- [PROBLEM DESCRIPTION]: Output an exact reproduction of the data.

★ ★ ★ ★ ★ ★ ★

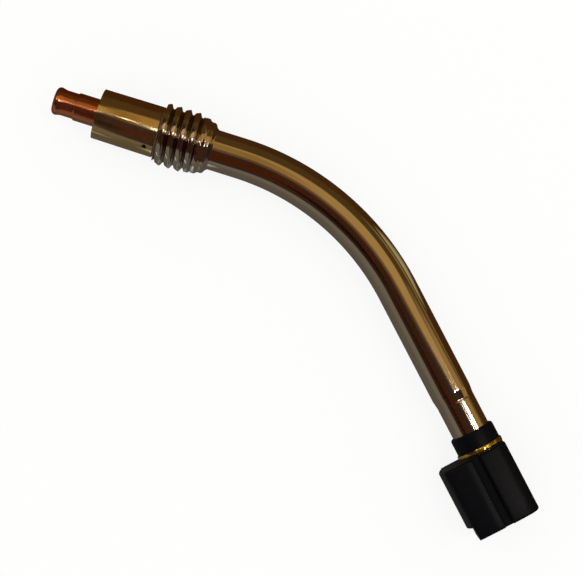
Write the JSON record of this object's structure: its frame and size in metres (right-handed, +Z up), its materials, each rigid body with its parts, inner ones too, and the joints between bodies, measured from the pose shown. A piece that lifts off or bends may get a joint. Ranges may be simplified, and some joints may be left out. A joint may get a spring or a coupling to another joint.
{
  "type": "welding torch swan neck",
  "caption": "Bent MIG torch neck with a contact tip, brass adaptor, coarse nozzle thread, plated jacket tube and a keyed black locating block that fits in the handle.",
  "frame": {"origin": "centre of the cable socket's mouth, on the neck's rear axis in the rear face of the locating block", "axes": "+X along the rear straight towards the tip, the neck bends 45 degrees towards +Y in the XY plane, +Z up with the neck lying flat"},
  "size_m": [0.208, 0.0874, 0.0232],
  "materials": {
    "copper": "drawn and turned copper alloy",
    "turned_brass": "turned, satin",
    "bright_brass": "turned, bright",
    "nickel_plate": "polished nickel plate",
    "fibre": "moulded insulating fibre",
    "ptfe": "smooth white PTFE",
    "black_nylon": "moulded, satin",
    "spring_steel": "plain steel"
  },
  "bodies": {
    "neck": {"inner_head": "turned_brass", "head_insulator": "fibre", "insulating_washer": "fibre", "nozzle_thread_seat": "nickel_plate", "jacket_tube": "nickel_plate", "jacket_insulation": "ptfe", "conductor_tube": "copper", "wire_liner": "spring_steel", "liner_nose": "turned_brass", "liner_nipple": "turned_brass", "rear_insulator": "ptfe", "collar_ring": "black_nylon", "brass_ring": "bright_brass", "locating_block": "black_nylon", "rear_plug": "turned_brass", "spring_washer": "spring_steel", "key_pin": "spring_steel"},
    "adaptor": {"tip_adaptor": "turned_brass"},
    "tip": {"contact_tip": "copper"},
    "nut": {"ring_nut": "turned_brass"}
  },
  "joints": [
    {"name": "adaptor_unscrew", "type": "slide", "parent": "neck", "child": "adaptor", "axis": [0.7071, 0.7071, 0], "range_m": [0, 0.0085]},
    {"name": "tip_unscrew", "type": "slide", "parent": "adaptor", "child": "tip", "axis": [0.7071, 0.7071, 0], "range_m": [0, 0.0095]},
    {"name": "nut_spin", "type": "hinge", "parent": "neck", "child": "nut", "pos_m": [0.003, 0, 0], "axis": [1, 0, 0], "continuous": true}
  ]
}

★ ★ ★ ★ ★ ★ ★

- [FULL ANSWER]:
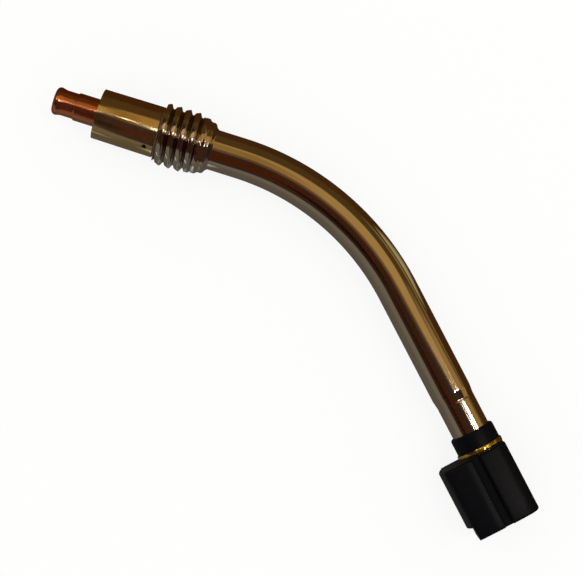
Write the JSON record of this object's structure: its frame and size in metres (right-handed, +Z up), its materials, each rigid body with its parts, inner ones too, and the joints between bodies, measured from the pose shown. A piece that lifts off or bends may get a joint. Ranges may be simplified, and some joints may be left out. A joint may get a spring or a coupling to another joint.
{
  "type": "welding torch swan neck",
  "caption": "Bent MIG torch neck with a contact tip, brass adaptor, coarse nozzle thread, plated jacket tube and a keyed black locating block that fits in the handle.",
  "frame": {"origin": "centre of the cable socket's mouth, on the neck's rear axis in the rear face of the locating block", "axes": "+X along the rear straight towards the tip, the neck bends 45 degrees towards +Y in the XY plane, +Z up with the neck lying flat"},
  "size_m": [0.208, 0.0874, 0.0232],
  "materials": {
    "copper": "drawn and turned copper alloy",
    "turned_brass": "turned, satin",
    "bright_brass": "turned, bright",
    "nickel_plate": "polished nickel plate",
    "fibre": "moulded insulating fibre",
    "ptfe": "smooth white PTFE",
    "black_nylon": "moulded, satin",
    "spring_steel": "plain steel"
  },
  "bodies": {
    "neck": {"inner_head": "turned_brass", "head_insulator": "fibre", "insulating_washer": "fibre", "nozzle_thread_seat": "nickel_plate", "jacket_tube": "nickel_plate", "jacket_insulation": "ptfe", "conductor_tube": "copper", "wire_liner": "spring_steel", "liner_nose": "turned_brass", "liner_nipple": "turned_brass", "rear_insulator": "ptfe", "collar_ring": "black_nylon", "brass_ring": "bright_brass", "locating_block": "black_nylon", "rear_plug": "turned_brass", "spring_washer": "spring_steel", "key_pin": "spring_steel"},
    "adaptor": {"tip_adaptor": "turned_brass"},
    "tip": {"contact_tip": "copper"},
    "nut": {"ring_nut": "turned_brass"}
  },
  "joints": [
    {"name": "adaptor_unscrew", "type": "slide", "parent": "neck", "child": "adaptor", "axis": [0.7071, 0.7071, 0], "range_m": [0, 0.0085]},
    {"name": "tip_unscrew", "type": "slide", "parent": "adaptor", "child": "tip", "axis": [0.7071, 0.7071, 0], "range_m": [0, 0.0095]},
    {"name": "nut_spin", "type": "hinge", "parent": "neck", "child": "nut", "pos_m": [0.003, 0, 0], "axis": [1, 0, 0], "continuous": true}
  ]
}